>> start Exercise data
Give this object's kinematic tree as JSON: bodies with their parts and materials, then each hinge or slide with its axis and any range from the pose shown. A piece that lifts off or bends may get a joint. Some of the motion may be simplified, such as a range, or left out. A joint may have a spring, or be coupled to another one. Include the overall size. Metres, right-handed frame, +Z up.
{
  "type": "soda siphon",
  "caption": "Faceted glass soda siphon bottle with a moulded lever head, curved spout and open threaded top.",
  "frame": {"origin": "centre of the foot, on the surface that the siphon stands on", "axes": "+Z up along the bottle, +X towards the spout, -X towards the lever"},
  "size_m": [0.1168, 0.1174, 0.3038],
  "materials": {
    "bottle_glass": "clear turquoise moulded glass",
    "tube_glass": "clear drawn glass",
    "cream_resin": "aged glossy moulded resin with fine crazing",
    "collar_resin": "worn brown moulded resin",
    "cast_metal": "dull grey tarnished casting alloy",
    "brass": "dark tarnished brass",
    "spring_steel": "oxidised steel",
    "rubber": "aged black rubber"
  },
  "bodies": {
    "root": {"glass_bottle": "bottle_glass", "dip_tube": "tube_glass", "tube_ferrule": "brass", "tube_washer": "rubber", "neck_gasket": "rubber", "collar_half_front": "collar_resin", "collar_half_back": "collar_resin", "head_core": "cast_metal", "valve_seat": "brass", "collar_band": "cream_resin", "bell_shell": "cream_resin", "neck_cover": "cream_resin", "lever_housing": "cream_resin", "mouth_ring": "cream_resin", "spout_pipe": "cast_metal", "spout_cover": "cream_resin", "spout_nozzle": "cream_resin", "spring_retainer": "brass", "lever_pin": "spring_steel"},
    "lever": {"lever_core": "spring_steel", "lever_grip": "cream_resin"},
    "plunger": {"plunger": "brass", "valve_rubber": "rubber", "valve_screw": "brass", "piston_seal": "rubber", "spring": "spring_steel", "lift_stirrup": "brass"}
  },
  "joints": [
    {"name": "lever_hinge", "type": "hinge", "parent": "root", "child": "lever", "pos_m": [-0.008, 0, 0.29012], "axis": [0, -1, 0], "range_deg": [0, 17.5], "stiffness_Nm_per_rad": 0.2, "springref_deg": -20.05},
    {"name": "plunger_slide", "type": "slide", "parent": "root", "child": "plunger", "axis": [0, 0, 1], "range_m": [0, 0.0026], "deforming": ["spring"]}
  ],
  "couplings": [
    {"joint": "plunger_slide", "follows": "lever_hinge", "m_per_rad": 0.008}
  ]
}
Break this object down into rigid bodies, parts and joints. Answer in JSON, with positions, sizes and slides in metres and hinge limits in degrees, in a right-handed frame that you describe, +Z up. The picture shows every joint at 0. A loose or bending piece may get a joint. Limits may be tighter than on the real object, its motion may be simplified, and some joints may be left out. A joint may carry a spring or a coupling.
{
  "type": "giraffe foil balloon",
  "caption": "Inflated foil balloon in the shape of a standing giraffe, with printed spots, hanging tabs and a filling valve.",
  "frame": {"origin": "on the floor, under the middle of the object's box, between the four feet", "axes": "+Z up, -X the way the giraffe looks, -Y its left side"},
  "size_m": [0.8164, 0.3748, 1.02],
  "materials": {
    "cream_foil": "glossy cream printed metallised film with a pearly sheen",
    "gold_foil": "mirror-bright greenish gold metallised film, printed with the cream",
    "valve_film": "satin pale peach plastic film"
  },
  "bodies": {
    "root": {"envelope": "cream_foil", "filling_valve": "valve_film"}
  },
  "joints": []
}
>> end Exercise data
>> start Exercise data
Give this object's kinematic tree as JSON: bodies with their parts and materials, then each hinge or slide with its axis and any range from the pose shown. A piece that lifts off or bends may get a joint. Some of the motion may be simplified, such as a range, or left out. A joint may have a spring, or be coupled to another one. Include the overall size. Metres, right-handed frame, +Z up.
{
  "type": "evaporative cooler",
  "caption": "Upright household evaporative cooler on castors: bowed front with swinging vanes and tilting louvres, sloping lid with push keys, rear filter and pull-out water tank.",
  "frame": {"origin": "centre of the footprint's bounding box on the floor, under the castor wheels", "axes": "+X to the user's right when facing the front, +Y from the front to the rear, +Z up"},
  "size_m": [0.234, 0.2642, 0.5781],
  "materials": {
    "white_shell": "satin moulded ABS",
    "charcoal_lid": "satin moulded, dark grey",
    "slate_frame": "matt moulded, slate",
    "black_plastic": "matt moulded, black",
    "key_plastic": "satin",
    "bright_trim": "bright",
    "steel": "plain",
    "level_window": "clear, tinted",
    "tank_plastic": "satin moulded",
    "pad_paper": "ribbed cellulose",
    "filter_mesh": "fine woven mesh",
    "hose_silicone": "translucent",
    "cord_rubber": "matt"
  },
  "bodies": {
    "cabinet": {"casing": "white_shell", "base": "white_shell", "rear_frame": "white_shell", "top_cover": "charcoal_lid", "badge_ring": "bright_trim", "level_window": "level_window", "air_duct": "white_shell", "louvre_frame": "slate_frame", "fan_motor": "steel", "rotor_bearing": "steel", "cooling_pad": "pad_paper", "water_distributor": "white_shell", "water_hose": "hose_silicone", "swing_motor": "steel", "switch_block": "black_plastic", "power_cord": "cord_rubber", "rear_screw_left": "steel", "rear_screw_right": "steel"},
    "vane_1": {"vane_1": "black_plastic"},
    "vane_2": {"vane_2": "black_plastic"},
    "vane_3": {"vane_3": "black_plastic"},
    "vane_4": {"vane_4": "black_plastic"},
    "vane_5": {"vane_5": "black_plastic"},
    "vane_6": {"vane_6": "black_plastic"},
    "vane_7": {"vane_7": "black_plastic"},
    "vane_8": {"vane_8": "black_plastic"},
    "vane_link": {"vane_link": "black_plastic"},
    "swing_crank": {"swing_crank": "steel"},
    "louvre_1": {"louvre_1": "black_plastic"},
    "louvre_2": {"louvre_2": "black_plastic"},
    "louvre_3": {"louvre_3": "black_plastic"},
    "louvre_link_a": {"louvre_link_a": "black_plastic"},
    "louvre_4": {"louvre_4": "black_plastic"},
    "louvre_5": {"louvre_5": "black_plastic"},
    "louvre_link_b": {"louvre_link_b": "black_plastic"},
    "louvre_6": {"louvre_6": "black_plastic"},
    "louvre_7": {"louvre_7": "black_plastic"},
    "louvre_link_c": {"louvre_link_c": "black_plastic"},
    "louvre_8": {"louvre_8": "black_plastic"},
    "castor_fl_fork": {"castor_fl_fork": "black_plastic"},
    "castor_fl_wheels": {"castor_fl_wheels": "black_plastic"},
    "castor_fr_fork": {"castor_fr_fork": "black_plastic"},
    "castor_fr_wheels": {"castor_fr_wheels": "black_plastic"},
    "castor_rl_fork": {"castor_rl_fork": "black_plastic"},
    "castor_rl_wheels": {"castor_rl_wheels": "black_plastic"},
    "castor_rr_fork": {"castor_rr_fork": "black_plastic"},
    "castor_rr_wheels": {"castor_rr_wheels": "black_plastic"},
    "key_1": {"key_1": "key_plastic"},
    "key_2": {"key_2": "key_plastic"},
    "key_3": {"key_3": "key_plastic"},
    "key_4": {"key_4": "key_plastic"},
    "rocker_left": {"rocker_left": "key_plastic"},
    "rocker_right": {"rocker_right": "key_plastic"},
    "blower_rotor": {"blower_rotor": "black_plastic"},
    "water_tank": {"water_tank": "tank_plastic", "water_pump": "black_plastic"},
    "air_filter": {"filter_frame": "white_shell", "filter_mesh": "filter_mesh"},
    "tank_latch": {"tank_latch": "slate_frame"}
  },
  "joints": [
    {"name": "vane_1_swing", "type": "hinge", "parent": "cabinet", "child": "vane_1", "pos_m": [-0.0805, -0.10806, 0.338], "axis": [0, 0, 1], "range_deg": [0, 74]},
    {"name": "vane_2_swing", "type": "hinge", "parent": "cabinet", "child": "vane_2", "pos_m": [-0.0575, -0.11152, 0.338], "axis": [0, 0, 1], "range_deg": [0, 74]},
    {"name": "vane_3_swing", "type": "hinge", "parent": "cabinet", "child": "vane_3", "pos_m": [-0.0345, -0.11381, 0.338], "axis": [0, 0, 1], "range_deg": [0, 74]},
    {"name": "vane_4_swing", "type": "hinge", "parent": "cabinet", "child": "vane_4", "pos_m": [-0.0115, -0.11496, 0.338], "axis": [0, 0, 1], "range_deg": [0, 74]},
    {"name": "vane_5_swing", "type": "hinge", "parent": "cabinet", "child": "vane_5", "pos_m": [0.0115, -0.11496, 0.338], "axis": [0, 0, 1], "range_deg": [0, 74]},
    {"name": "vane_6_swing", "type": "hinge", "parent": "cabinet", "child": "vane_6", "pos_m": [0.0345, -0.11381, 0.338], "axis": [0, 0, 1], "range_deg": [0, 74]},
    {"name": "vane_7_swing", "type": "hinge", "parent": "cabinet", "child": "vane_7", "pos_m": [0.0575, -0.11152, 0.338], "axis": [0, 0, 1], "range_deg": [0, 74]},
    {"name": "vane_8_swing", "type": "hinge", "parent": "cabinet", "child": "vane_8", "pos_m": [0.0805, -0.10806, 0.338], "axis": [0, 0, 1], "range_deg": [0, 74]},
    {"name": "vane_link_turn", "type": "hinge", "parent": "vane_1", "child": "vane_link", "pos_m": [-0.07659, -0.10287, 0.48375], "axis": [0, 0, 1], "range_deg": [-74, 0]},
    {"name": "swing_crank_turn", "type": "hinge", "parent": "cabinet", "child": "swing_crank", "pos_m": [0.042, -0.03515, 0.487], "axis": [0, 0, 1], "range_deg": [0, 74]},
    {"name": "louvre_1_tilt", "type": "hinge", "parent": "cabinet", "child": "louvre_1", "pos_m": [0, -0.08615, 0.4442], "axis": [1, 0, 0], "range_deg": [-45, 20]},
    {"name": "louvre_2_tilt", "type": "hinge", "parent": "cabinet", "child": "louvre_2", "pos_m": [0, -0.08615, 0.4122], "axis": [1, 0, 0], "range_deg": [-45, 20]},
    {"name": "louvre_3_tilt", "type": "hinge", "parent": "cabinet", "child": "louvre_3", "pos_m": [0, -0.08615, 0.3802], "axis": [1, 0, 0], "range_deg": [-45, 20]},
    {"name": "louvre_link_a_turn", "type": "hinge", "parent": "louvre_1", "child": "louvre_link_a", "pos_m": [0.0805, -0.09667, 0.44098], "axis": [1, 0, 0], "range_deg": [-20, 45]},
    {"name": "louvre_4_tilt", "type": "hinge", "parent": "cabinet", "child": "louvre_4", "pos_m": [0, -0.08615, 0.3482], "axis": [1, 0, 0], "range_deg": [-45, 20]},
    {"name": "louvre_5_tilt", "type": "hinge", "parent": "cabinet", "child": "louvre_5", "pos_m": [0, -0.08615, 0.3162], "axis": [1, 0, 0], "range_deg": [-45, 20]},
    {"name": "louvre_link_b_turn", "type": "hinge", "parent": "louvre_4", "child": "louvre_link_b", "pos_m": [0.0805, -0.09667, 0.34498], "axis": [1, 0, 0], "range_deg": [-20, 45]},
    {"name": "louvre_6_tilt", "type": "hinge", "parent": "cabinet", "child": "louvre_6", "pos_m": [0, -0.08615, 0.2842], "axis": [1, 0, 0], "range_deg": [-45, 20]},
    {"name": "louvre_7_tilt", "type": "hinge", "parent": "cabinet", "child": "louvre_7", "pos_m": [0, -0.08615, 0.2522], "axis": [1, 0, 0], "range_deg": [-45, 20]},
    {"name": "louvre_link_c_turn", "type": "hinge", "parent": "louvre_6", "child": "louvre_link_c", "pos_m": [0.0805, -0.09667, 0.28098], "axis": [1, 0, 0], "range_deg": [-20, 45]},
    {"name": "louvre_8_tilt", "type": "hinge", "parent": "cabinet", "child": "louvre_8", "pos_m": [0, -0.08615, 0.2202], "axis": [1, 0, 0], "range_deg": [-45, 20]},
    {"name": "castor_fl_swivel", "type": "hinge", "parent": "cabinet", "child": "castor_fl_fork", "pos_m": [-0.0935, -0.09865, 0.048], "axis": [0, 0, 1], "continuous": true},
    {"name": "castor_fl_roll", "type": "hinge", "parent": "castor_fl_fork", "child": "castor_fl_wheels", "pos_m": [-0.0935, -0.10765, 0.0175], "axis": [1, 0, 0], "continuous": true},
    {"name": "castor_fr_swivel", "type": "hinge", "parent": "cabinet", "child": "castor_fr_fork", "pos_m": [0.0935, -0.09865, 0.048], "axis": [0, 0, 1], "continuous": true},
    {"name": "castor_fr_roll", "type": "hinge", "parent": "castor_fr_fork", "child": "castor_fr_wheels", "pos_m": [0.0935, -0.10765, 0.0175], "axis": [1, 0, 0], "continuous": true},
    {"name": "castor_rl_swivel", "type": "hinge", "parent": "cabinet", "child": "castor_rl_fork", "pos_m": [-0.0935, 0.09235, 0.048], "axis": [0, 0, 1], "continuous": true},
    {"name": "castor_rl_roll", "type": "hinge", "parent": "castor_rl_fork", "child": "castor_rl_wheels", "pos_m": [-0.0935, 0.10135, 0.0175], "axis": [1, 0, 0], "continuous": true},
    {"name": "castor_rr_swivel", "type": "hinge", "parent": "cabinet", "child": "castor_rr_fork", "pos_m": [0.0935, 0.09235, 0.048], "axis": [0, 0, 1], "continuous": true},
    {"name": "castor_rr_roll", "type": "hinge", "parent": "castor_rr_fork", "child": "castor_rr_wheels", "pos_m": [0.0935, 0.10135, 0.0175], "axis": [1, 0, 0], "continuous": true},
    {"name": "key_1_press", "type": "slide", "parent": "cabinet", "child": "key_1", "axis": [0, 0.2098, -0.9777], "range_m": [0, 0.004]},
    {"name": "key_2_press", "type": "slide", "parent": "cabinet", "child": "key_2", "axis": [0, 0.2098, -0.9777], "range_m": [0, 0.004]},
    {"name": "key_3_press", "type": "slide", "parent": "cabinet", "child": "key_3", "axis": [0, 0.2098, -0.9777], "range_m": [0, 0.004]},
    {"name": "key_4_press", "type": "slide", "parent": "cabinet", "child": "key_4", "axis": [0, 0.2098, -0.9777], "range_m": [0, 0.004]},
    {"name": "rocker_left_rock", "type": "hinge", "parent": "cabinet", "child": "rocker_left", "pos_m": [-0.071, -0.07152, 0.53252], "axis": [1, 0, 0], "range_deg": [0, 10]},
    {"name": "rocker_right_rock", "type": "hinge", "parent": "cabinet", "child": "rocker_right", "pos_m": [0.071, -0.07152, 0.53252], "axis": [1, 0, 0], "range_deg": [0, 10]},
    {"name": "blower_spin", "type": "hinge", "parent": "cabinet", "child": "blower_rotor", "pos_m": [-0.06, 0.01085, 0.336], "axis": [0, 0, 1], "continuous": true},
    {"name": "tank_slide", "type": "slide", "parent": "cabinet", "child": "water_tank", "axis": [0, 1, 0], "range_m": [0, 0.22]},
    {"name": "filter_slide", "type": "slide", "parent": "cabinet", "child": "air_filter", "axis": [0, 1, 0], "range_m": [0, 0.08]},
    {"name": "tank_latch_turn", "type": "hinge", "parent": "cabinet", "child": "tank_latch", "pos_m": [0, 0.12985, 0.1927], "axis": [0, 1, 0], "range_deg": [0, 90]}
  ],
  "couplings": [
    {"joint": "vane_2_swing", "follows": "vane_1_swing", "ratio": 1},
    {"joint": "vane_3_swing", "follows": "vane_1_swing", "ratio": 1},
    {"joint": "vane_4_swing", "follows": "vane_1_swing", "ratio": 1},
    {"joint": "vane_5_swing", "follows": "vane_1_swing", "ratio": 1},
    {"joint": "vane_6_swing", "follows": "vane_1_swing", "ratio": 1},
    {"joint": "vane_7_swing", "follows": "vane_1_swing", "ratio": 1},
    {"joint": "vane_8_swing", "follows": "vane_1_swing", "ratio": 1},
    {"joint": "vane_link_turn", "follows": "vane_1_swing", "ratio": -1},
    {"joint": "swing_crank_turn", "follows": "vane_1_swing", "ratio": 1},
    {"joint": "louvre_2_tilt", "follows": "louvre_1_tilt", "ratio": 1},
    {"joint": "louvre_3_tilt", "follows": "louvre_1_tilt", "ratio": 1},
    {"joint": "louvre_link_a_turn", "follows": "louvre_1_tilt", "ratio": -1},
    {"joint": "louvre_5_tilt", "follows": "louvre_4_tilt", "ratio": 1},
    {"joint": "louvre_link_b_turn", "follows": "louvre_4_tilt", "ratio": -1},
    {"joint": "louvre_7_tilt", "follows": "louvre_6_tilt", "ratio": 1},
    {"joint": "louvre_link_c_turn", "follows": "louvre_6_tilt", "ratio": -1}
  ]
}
>> end Exercise data
Set problem:
List all lines where "joints" occurs.

Solution to this problem:
  "joints": [
Break this object down into rigid bodies, parts and joints. Answer in JSON, with positions, sizes and slides in metres and hinge limits in degrees, in a right-handed frame that you describe, +Z up. The picture shows every joint at 0. A loose or bending piece may get a joint. Limits may be tighter than on the real object, its motion may be simplified, and some joints may be left out. A joint may carry a spring or a coupling.
  "joints": []
  "joints": [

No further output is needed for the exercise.